Giulia Gwinn hat eine gründliche Fußballausbildung. Als Achtjährige fing sie in Baden-Württemberg bei der TSG Ailingen an und kickte sich hoch. Schon 2015 wechselte sie zum Bundesligisten SC Freiburg, 2017 gab sie ihr Nationalmannschaftsdebüt, und seit 2019 ist sie beim FC Bayern München unter Vertrag.

Sie selbst hat diesen Werdegang etwas schöner formuliert: „Als kleines Mädchen Fußball zu spielen, Fußball zu lieben und jetzt kurz vor einem großen Turnier zu stehen als Kapitänin, ist etwas, was schwer in Worte zu fassen ist.“

Gwinn spricht bewusst vom Frauenfußball. „Ich vergleiche uns nicht gerne mit dem Männerfußball, das sind zwei verschiedene Dinge.“ Ihre Bezugsgröße sind die Leistungen von ihr selbst und ihrer Kolleginnen. „Ich vergleiche uns mit dem, was vor fünf oder zehn Jahren war.“ Neben ihrer Profikarriere studiert sie Sportmanagement, was für sie auch bedeutet: sich mit professionelleren Strukturen in ihrem Sport beschäftigen. Schwierig sei es, sagt sie der Zeit, „die Balance zu halten zwischen Nahbarkeit und expandierendem Fußball-Business“.
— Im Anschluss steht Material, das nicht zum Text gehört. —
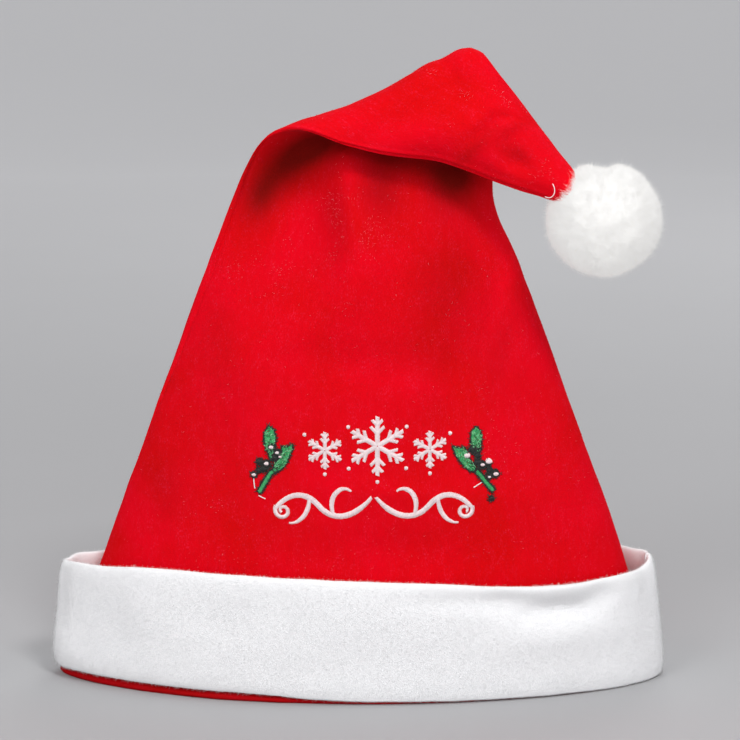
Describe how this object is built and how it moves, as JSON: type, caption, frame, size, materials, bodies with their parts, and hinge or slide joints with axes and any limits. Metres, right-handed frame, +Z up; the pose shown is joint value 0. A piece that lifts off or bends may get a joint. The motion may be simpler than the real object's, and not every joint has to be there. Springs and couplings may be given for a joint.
{
  "type": "santa hat",
  "caption": "Red velour santa hat standing on its turned-up white plush cuff, its tip folded over to the front and ending in a white fur pompom.",
  "frame": {"origin": "on the surface the hat stands on, at the middle of the cuff's footprint", "axes": "+Z up, +X along the long way of the footprint towards the pompom's side, the hat's front with the hanging tip faces -Y"},
  "size_m": [0.2668, 0.098, 0.2724],
  "materials": {
    "crown": "red velour with a short brushed nap",
    "cuff": "white plush with a short dense pile",
    "pompom": "white faux fur"
  },
  "bodies": {
    "root": {"crown": "crown", "cuff": "cuff", "pompom": "pompom"}
  },
  "joints": []
}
Gwinn hat jüngst ein Buch geschrieben. „Write your own story“, heißt es, schreibe deine eigene Geschichte. Es wimmelt vor Sinnsprüchen, in der Regel auf Englisch. Eigentlich zeigt das ganz gut, wie schwierig die Balance ist, die Gwinn halten will und soll. Und das in den vier Wochen Aufmerksamkeit, die sie und ihr Sport haben.